Hong Kong, 27 Nov 2025 — Global air-cargo rates have eased for the first time in six weeks as the US Thanksgiving lull begins, yet Asian lanes continue to outperform, cushioned by booming e-commerce and supply-chain shifts out of China.

Headline numbers
Baltic Air Freight Index (BAI00) dipped 1.5 % week-on-week to US$2.84/kg, but remains 10 % above the 2024 low set in mid-October.
US-bound spot rates ex-Asia Pacific slipped 4 % to US$5.51/kg after a pre-holiday surge, yet are still 40 % higher than 2019 levels .

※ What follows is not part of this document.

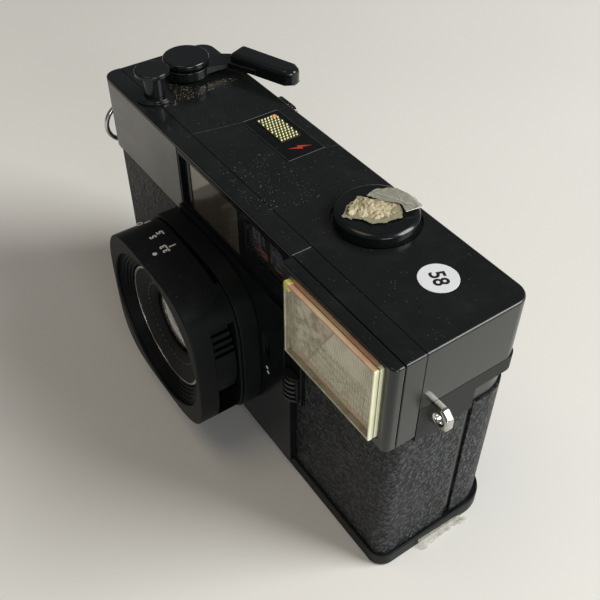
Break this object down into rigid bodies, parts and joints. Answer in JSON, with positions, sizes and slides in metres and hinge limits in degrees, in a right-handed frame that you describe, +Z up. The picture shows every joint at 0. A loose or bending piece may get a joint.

Southeast Asia–US tonnage soared 40 % YoY in October, the fastest clip on record, as American importers reroute sourcing to Vietnam, Thailand and Malaysia.
Lane-by-lane snapshot (week 47)
| Route | Spot rate change WoW | YoY gap |
|---|---|---|
| Hong Kong → US | –3 % | –8 % |
| Shanghai → US | –5 % | –11 % |
| Taiwan → US | +9 % | +9 % (only origin positive YoY) |
| Ho Chi Minh → US | +8 % | –17 % |
Capacity watch
Overall global cargo tonne-kilometres are flat versus 2024, but Asia-Pacific volumes are +6 % YoY, offsetting a 2 % decline ex-China.
MD-11 freighter grounding (post-UPS crash) removed roughly 150 t of daily uplift out of Louisville, but integrators say contingency spares and charters have plugged the gap without a rate spike.
Outlook
Forwarders expect a brief Thanksgiving dip, but pricing should rebound in early December as Lunar-New-Year front-loading begins. “Rates may fade another 2-3 % this week, but Asia’s structural shift toward near-shoring keeps the floor higher than last year,” said one Shanghai-based broker.
Bottom line: the traditional US-centric peak is milder in 2025, yet Asia’s outbound momentum—fueled by semiconductors, fashion e-commerce and rerouted supply chains—means any slump is likely to be short-lived.